In 1849 the company reorganized, to attract new investors, and became the Catawissa, Williamsport and Erie Railroad (CW&E). In the early 1850s construction resumed, and in 1854 the railroad reached Milton, where it connected with the Sunbury and Erie Railroad (renamed the Philadelphia and Erie in 1861). At Tamanend the railroad connected with the Little Schuylkill Navigation Railroad, which ran along the Little Schuylkill River to Tamaqua and Port Clinton, where it connected to the Reading Company. CW&E passenger train operations between Catawissa and Tamaqua began in July 1854. A bridge across the Susquehanna River to Rupert was completed in 1855. The 65 mi route traversed some difficult terrain, and included three tunnels, and eight bridges and trestles.

Express train service from Philadelphia to Buffalo, Niagara Falls and Chicago began on 7 May 1855, using the CW&E, as well as the Reading and Little Schuylkill Navigation lines.

The CW&E went bankrupt in 1859, and reorganized as the Catawissa Railroad (CRR) in 1860. In 1865 the Western Central Railroad and the Atlantic and Great Western Railroad attempted to lease the Catawissa RR. The leases were challenged by the Philadelphia & Erie in litigation, and eventually they were upheld by the Pennsylvania Supreme Court. However, the A&GW declared bankruptcy in 1867, and the CRR then proceeded to operate the line by itself. As of 1868 the company owned 21 locomotives and 269 cars.

The company built an engine house and machine shop in Catawissa, on land donated by the town, in 1861. Other support buildings were added to the 12-acre site through 1901. A passenger station was erected in 1878.

In 1871 the Catawissa Railroad extended its main line from Milton to Williamsport. The Reading Company leased the Catawissa lines in 1872. In 1893 the CRR lines were consolidated with the Reading's Shamokin Branch.
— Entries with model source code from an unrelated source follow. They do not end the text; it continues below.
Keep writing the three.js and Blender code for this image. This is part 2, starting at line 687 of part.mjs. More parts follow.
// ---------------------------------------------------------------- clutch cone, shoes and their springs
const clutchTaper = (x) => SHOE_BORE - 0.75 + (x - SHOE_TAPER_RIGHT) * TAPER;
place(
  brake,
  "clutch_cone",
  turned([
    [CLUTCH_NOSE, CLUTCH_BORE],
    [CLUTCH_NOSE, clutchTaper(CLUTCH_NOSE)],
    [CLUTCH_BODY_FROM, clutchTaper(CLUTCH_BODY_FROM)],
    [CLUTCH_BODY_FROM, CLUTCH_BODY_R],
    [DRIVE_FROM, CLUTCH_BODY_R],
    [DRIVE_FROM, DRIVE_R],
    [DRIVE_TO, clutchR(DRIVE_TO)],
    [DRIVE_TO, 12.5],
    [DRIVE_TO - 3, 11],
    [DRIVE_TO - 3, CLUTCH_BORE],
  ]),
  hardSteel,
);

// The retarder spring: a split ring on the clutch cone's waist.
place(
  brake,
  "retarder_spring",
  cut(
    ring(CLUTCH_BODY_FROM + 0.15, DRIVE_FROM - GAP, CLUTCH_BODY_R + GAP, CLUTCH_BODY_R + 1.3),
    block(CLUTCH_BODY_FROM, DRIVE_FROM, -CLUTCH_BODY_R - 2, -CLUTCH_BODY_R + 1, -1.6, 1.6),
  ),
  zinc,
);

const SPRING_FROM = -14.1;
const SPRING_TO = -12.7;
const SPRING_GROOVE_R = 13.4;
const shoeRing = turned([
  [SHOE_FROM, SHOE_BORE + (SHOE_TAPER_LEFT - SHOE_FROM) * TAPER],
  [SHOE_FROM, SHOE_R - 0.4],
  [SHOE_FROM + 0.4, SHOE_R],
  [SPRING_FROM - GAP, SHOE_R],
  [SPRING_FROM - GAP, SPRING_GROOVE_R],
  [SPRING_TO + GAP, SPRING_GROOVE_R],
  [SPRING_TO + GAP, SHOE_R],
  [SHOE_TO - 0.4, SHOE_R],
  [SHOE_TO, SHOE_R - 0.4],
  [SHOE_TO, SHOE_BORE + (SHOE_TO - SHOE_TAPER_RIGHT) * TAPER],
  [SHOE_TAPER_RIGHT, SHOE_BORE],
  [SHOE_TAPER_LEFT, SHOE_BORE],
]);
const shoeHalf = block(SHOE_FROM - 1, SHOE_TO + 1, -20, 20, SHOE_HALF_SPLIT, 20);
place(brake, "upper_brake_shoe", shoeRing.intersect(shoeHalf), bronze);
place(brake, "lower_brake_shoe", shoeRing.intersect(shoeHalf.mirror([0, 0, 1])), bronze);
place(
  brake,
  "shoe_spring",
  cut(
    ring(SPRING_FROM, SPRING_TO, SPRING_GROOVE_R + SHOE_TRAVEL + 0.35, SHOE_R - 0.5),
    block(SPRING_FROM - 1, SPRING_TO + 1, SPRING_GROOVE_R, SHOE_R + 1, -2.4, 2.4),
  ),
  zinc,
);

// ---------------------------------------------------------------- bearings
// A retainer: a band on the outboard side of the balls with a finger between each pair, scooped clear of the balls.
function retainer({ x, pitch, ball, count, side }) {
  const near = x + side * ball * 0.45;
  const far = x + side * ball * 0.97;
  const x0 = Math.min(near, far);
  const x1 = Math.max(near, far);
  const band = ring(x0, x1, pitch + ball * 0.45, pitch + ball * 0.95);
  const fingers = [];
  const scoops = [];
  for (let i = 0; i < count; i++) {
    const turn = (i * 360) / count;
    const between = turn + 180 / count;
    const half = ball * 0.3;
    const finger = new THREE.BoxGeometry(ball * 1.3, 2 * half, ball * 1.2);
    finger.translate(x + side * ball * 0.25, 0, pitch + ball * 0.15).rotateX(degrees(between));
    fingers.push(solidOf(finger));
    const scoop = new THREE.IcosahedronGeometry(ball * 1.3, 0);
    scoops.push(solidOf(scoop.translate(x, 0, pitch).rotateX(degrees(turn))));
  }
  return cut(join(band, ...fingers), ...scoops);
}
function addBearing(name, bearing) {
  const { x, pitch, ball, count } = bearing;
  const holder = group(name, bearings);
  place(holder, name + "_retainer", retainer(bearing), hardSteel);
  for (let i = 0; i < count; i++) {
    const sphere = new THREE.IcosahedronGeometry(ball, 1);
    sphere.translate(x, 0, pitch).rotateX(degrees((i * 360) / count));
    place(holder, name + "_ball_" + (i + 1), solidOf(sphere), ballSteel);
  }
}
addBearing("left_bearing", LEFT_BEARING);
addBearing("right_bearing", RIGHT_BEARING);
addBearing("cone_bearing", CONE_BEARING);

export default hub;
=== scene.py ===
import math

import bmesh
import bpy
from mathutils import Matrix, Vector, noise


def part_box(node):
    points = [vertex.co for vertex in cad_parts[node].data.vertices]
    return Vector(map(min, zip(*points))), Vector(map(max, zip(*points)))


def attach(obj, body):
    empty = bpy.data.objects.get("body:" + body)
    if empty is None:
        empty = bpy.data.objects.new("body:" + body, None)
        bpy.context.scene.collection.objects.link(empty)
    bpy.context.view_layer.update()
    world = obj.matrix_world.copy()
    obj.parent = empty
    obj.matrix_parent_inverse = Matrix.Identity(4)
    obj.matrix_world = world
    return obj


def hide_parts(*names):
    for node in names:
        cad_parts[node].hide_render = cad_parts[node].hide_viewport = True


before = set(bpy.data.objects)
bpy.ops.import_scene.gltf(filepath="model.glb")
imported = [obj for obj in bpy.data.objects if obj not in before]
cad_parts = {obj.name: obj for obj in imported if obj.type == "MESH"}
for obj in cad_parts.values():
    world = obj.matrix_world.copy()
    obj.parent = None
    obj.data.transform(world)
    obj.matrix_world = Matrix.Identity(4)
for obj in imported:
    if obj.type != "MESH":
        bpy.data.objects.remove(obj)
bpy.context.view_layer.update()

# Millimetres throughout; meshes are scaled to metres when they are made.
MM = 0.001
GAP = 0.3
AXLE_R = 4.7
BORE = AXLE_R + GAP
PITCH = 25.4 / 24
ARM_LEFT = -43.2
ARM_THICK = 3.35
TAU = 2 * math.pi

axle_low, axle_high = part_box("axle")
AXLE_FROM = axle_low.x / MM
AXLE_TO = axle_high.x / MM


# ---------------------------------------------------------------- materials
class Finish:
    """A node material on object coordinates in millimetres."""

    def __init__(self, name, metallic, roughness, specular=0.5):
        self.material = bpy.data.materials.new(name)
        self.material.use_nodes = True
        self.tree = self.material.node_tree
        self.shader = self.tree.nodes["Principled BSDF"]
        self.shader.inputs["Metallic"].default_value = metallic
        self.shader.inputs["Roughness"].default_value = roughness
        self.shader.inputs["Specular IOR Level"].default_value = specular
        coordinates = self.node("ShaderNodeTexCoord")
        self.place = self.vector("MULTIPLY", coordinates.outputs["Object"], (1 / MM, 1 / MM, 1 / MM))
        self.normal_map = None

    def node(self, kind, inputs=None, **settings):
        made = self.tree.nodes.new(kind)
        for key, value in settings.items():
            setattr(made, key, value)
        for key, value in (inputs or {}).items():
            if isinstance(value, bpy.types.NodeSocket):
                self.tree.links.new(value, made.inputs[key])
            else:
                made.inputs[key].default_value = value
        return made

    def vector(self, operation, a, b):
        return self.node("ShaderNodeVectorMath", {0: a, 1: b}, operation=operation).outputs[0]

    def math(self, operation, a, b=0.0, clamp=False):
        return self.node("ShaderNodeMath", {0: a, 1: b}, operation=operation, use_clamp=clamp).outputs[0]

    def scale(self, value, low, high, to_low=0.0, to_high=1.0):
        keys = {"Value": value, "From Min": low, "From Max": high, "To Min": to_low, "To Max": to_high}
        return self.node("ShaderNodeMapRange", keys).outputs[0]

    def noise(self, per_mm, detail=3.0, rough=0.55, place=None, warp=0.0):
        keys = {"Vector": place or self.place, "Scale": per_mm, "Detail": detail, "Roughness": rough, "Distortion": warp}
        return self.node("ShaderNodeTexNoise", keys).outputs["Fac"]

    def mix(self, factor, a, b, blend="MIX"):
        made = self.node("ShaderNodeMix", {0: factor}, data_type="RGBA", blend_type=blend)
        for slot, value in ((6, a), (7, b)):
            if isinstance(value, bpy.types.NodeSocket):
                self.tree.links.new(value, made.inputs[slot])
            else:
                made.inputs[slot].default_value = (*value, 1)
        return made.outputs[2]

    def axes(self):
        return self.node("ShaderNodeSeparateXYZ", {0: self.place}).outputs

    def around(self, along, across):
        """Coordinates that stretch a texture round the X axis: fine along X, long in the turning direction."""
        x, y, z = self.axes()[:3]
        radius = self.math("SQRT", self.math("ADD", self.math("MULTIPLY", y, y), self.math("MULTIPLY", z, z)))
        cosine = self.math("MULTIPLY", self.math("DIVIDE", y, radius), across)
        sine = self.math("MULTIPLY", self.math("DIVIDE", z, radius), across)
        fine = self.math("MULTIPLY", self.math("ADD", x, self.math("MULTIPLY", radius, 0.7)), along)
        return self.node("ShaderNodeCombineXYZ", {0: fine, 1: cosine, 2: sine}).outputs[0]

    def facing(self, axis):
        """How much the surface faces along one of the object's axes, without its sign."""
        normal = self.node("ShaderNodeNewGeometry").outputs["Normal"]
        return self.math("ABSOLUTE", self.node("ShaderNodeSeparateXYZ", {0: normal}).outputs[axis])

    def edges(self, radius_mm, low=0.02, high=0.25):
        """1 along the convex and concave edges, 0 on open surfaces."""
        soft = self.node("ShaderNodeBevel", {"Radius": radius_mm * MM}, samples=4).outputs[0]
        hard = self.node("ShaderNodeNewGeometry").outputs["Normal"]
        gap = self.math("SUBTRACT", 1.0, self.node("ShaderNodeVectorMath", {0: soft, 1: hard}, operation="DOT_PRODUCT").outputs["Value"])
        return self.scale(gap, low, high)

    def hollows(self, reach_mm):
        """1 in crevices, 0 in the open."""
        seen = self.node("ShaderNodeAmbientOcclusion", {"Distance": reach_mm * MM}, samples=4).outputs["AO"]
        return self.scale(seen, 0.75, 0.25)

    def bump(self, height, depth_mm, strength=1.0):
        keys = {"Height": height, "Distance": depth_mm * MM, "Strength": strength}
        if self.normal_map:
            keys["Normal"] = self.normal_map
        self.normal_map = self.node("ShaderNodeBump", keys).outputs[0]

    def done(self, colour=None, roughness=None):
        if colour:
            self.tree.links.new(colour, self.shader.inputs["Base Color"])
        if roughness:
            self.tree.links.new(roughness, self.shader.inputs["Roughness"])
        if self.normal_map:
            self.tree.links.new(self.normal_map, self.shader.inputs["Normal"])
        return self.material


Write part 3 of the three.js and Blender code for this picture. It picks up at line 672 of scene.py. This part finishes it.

The CRR was formally merged with the Reading Company in 1953. The Reading abandoned various sections of the Catawissa Branch later in the 1950s, through the 1960s. In 1976 the Reading was acquired by Conrail, which abandoned the remaining portions of the Catawissa Branch.

==Bridges==
The railroad's bridge over Dark Run was 546 ft high and 574 ft long. The bridge at Mainville, the only one in Columbia County, was 115 ft high and 727 ft long.